Counter-terrorism covers action to prevent attacks across Pakistan including in its heartland Punjab province. “Repeated and sustained terrorist attacks in Pakistan suggest that the terrorist enterprise in Pakistan enjoys freedom of movement, freedom of procurement, freedom of training, freedom of information and communication, and, quite disturbingly, freedom from the course of law,” he says.
“The third challenge is an obvious and unchallenged problem of religious extremism. The epicentre of religious extremism is the institution of the political articulation of faith in Pakistan. This means that physically there is no epicentre here. Religious extremism is a national problem, transcending demographics, class and ethnicity. Of the three problems, religious extremism is the one that has been around the longest, the one that has the deepest roots in Pakistani culture, the one that has enjoyed the patronage of the state, the one that has the demonstrated ability to undermine linear and rational public policy, and the one that will – because of all the aforesaid factors, take the longest to unpack and resolve.”
Zaidi’s framework is a strong one to use when trying to understand what is going on in Pakistan.
And it also inspired me to write a list of the many different influences buffeting Pakistan, many of which either fit into these three categories or intersect with them. I should have done this years ago, but here are those I can think of so far:
– The international environment (war in Afghanistan, hostility with India) which has underpinned allegations, denied by Pakistan, that its Inter-Services Intelligence (ISI) agency continues to support militant groups it sees as strategic assets
– A perceived desire on the part of the ISI to play one group off against the other in order to keep them under control
– The role of poverty and/or unemployment in encouraging people to support militants (are the dynamics the same in FATA and Punjab?)
– The role of civilian casualties in FATA, particularly from U.S. drone bombings, in radicalising Pakistanis at home and in the diaspora
– A lack of empowerment whereby many people feel they have been unable to change their situation in any other way than through terrorism, because real democracy has been stifled by either military dictatorships or civilian rule dominated by the feudal elite
– Modern interpretations of Islam – heavily influenced by a shift in the balance of power towards Arab monarchies and dictatorships after the 1973 oil crisis, and by the 1979 Islamic Revolution in Iran (both of which suppressed an tradition of “ijtehad” – very loosely translated as a spirit of inquiry)
– Radicalisation of some Muslims overseas, including in the Pakistani diaspora, and especially after 9/11, who contribute to a positive feedback loop between the militancy of those inside and outside Pakistan
– The history of Pakistan and the painful partition from British India which set it up as a new country without a clear identity or strong geography, a “moth-eaten” state divided between West and East Pakistan, deprived, as its early founders saw it, of the contiguous Muslim state of Kashmir
– The scars of the 1971 war with India which led to the creation of Bangladesh, deprived Pakistan of its identity as a homeland for South Asian Muslims, and has left its military in particular deeply anxious about the perceived threat from its much bigger neighbour
– The rise of hardline Islam as a reaction to colonial rule in British India. (The original Deobandi madrasa was set up in response to the collapse of Mughal rule after the 1857 Mutiny; Maududi, the founder of the Jamaat-e-Islami, was equally very much a product of British India)
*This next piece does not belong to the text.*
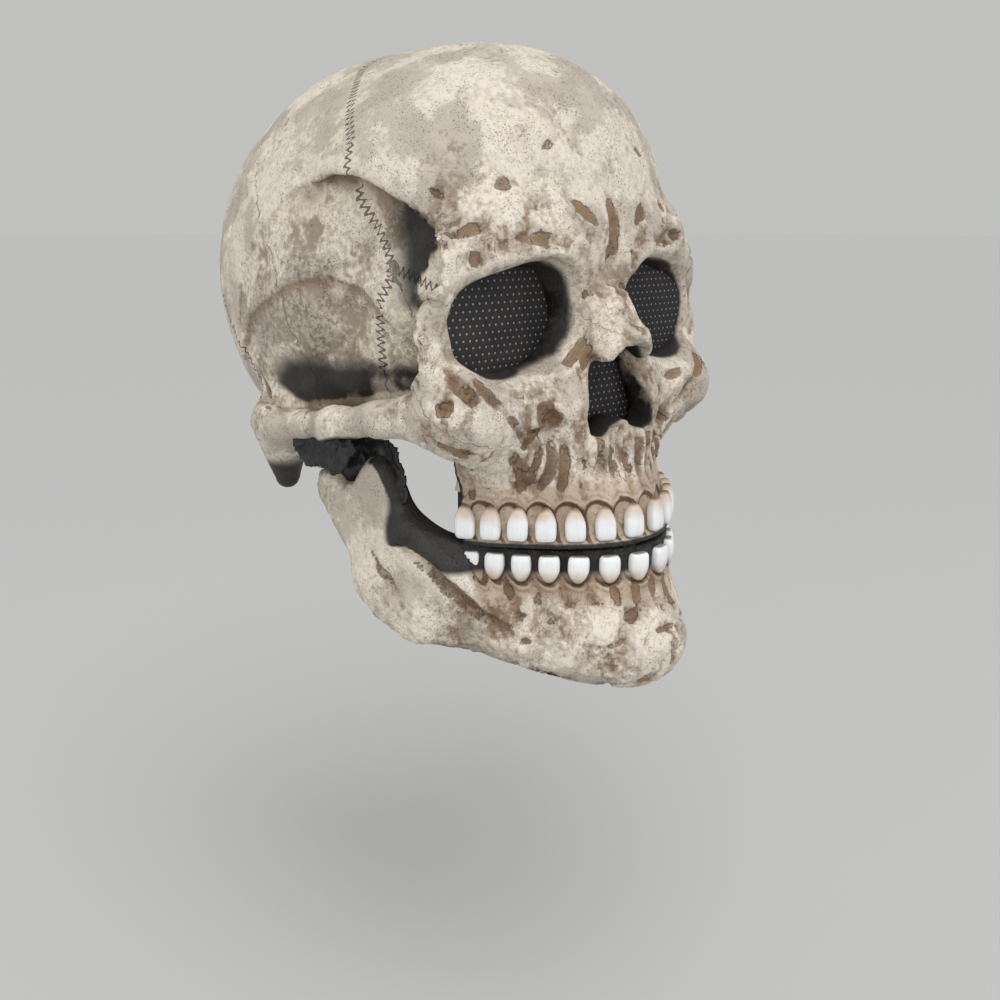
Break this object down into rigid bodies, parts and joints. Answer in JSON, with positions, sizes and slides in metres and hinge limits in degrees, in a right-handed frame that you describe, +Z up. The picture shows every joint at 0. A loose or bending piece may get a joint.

-Ethnic diversity in Pakistan – the military operations in FATA have challenged a traditional Pashtun identity; Baluch separatists complain about Punjabi dominance; Sindhis (the wellspring of support for the ruling Pakistan People’s Party) struggle to assert themselves on the national stage
OK. That’s enough for now (and I am sure there is more to add/refine -I haven’t even mentioned organised crime and drug trafficking). What I have realised in trying to write this list is how little serious research I have seen which gives a properly disciplined weighting to all the different issues confronting Pakistan, and how much people (myself included) look for simple answers by focusing on only one or two of them. If anyone can point to research which does so, please post the links.
And here is a thought to end with. Al Qaeda, or its affiliates, have been remarkably intelligent about analysing and exploiting the weaknesses of history, society and geography. We have seen a certain method in the madness in the way bombings in Pakistan have challenged every minority or majority religious tradition which does not comply with the religious teachings of al Qaeda or its supporters. It is also quite cleverly set up to damage Pakistan further by launching attacks overseas, either in the United States or India, which in turn could bring such retribution on Pakistan as to destabilise it completely.
Being scared of al Qaeda is silly in most countries where statistically you have more reason to worry about being killed in a road accident. Being scared of al Qaeda in Pakistan is also an insult to a country which is far more resilient than it is given credit for. But being stupid about the risks to Pakistan by thinking that all we need is one over-arching solution is well … just stupid.